Sunday 18 August 2019

New HSE chair in favour of removing private practice from public hospitals

  

HSE to learn from mistakes: Chair Ciarán Devane
HSE to learn from mistakes: Chair Ciarán Devane
Eilish O'Regan

Eilish O'Regan

Plans to remove private practice by consultants from public hospitals were supported yesterday by the new HSE chairman, Ciarán Devane.

Mr Devane, who is heading the HSE board with a strengthened set of powers, said the removal of private practice from public hospitals is clearly set out in the Sláintecare plan for the future overhaul of the health service.

The HSE is a public service and it is necessary to examine if the use of private providers creates "perverse incentives", he added.

"Is an operating theatre being competed for in a particular institution... I would be starting with the outcome and say 'are we restricting access to the public service which the taxpayer is paying for by some of the things we do?'" he told the Oireachtas Health Committee.

The move will potentially set the HSE on a collision course with consultants, who stand to lose income and be confined to fee-paying patients in private hospitals.

The department is currently considering a report on the proposal and is expected to take the first steps in the process in the autumn.

Questioned by Fianna Fáil TD Stephen Donnelly on the extent of the board's power to sanction or remove under-performing managers, he confirmed it could act if it was felt the health of the population was being put at risk.

It will be important to have the right processes in place to ensure a manager is clear on what they are accountable for, he said.

Asked by Mr Donnelly on how he plans to tackle waiting lists - some of which are worse than in parts of Africa -Mr Devane said he agreed that access was a problem.

There is a need to improve staffing and models of care to bring improvements, he said.

He reiterated the need for the HSE to live within its budget and not to spend "money it does not have".

It is the only way it can make a case to the Government when it asks for more or specific funding. "We want the credibility of saying that 'you gave us money.

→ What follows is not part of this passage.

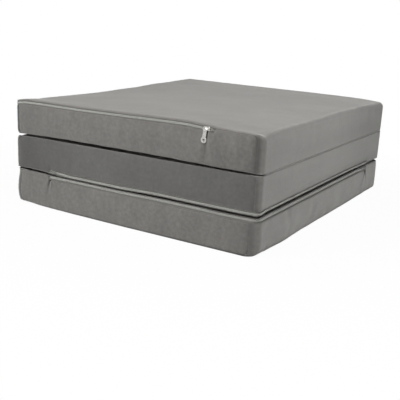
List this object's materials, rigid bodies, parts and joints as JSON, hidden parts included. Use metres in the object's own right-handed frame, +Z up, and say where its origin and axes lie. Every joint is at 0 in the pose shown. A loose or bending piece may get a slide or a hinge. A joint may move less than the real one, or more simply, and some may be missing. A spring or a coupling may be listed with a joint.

We spent the money brilliantly'," he said.

"What we cannot do is surprise the Government and say 'we went off and spent anyway'. It is about having a financial grip," said the Dubliner, who is based in the UK.

Earlier this week, it emerged that the new director general of the HSE, Paul Reid, was warned by senior managers that there was a "challenge between safety and cost constraint" and that staffing levels were "too low for safe care in some areas".

Mr Devane said it would be important for the HSE to demonstrate that it had learned from mistakes which have involved patients.

"Get things wrong and people will forgive you, if you learn the lessons," he added.